Existe una vieja tentación que no distingue colores ni partidos: la de quedarse para siempre. Cada generación política, de uno u otro color, parece convencerse de que sin ella el país se hundirá. Y en nombre del pueblo, siempre en nombre del pueblo, se reescriben las reglas, se violenta la Constitución, se alargan los plazos, se manipulan los equilibrios institucionales.
Lo que debería ser servicio, se vuelve propiedad; lo que fue mandato, se transforma en permanencia. El problema no es solo quién gobierna, sino cómo entiende el poder: como don o como trono. La historia latinoamericana está llena de “refundaciones” que acaban siendo perpetuaciones; de ideales que comienzan con justicia social y terminan con control político.
Pero el Evangelio nos recuerda con sencillez la raíz del problema: “Nadie puede servir a dos señores... no pueden servir a Dios y al dinero” (Mt 6,24). Sustituyamos “dinero” por “poder”, y tendremos el mismo dilema ético y espiritual: el poder se vuelve ídolo cuando se ama más que al pueblo al que se dice servir.
La Doctrina Social de la Iglesia es clara al respecto. El Compendio enseña que “el poder político se debe ejercer dentro de los límites de la ley moral y orientado al bien común” (n. 394).
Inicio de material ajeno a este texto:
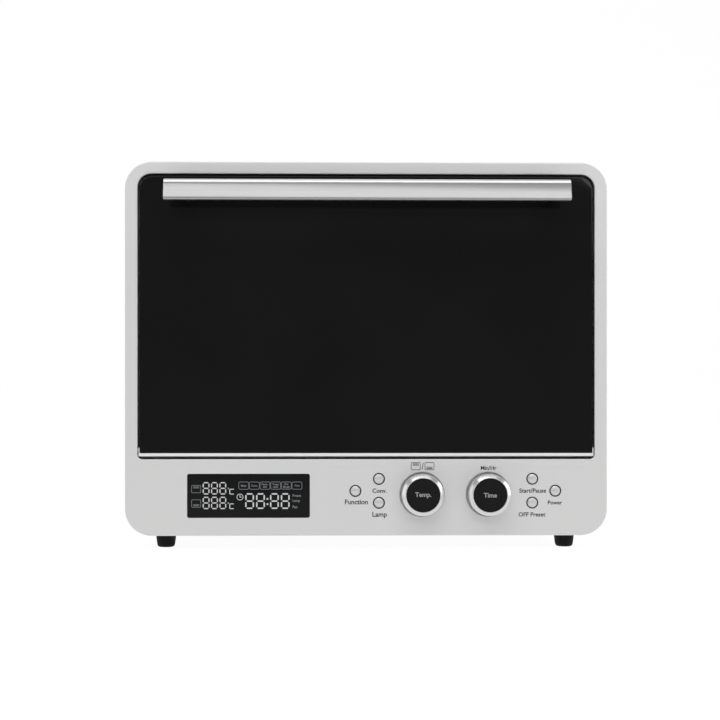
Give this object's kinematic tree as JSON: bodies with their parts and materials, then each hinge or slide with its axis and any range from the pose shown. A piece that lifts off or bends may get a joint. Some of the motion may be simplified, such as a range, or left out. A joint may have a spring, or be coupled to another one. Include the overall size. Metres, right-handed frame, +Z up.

Allí donde el poder se absolutiza, la democracia se vacía.
La alternancia no es un capricho constitucional: es el mecanismo que garantiza que nadie se crea indispensable, que el servicio no se degenere en dominio. La alternancia es la respiración de la democracia; sin ella, el Estado se asfixia en su propio ego.
En los últimos tiempos, nuestra nación como muchas otras en la región vive el drama de una institucionalidad que tiembla ante la ambición de permanencia. Se invoca la estabilidad, la continuidad o la refundación, pero detrás suele ocultarse el miedo a perder privilegios o el deseo de controlar los resortes de la historia.
Aristóteles lo advirtió hace siglos: “El gobernante que busca su propio provecho y no el de sus súbditos actúa de forma perversa, no política”. Y Santo Tomás añadiría: “El poder es un servicio cuando busca el bien común; se convierte en tiranía cuando busca el bien propio”.
No importa el color del partido ni el nombre del movimiento: cuando el poder deja de rotar, la libertad comienza a encogerse. Por eso, el creyente no puede contentarse con elegir al “menos malo” ni dejarse seducir por la retórica de salvadores perpetuos.
El Evangelio enseña que toda autoridad auténtica nace del gesto de lavar los pies (cf. Jn 13,14). Cuando el que manda deja de inclinarse ante los demás, el poder deja de ser sacramento de servicio y se convierte en religión del ego.
El santo Padre León XIV nos lo ha recordado: “La política ha sido justamente definida como la forma más alta de la caridad, pues quien actúa verdaderamente en favor del bien común realiza un acto de amor cristiano”.
Y es que la vida social requiere una ética de límites, porque sin límites el poder se autodestruye (cf. FT n.180). Nuestro pueblo no necesita caudillos eternos, sino instituciones fuertes; no necesita mesías políticos, sino ciudadanos despiertos.
La democracia no es perfecta, pero es el mejor antídoto contra la omnipotencia. Y su piedra angular no es el carisma, sino la alternancia: la certeza de que, al final de cada ciclo, el poder debe volver al pueblo que lo entregó.
Hoy, Honduras necesita hijos lúcidos, no ingenuos; ciudadanos con esperanza, no con miedo. Que voten con la razón despierta y el corazón libre. Que comprendan que el bien común no se alcanza por adhesión ciega, sino por participación consciente.
Mientras haya ciudadanos que crean más en la dignidad que en el dominio, habrá esperanza para esta tierra. Y la alternancia seguirá siendo el respiro que mantiene viva la libertad.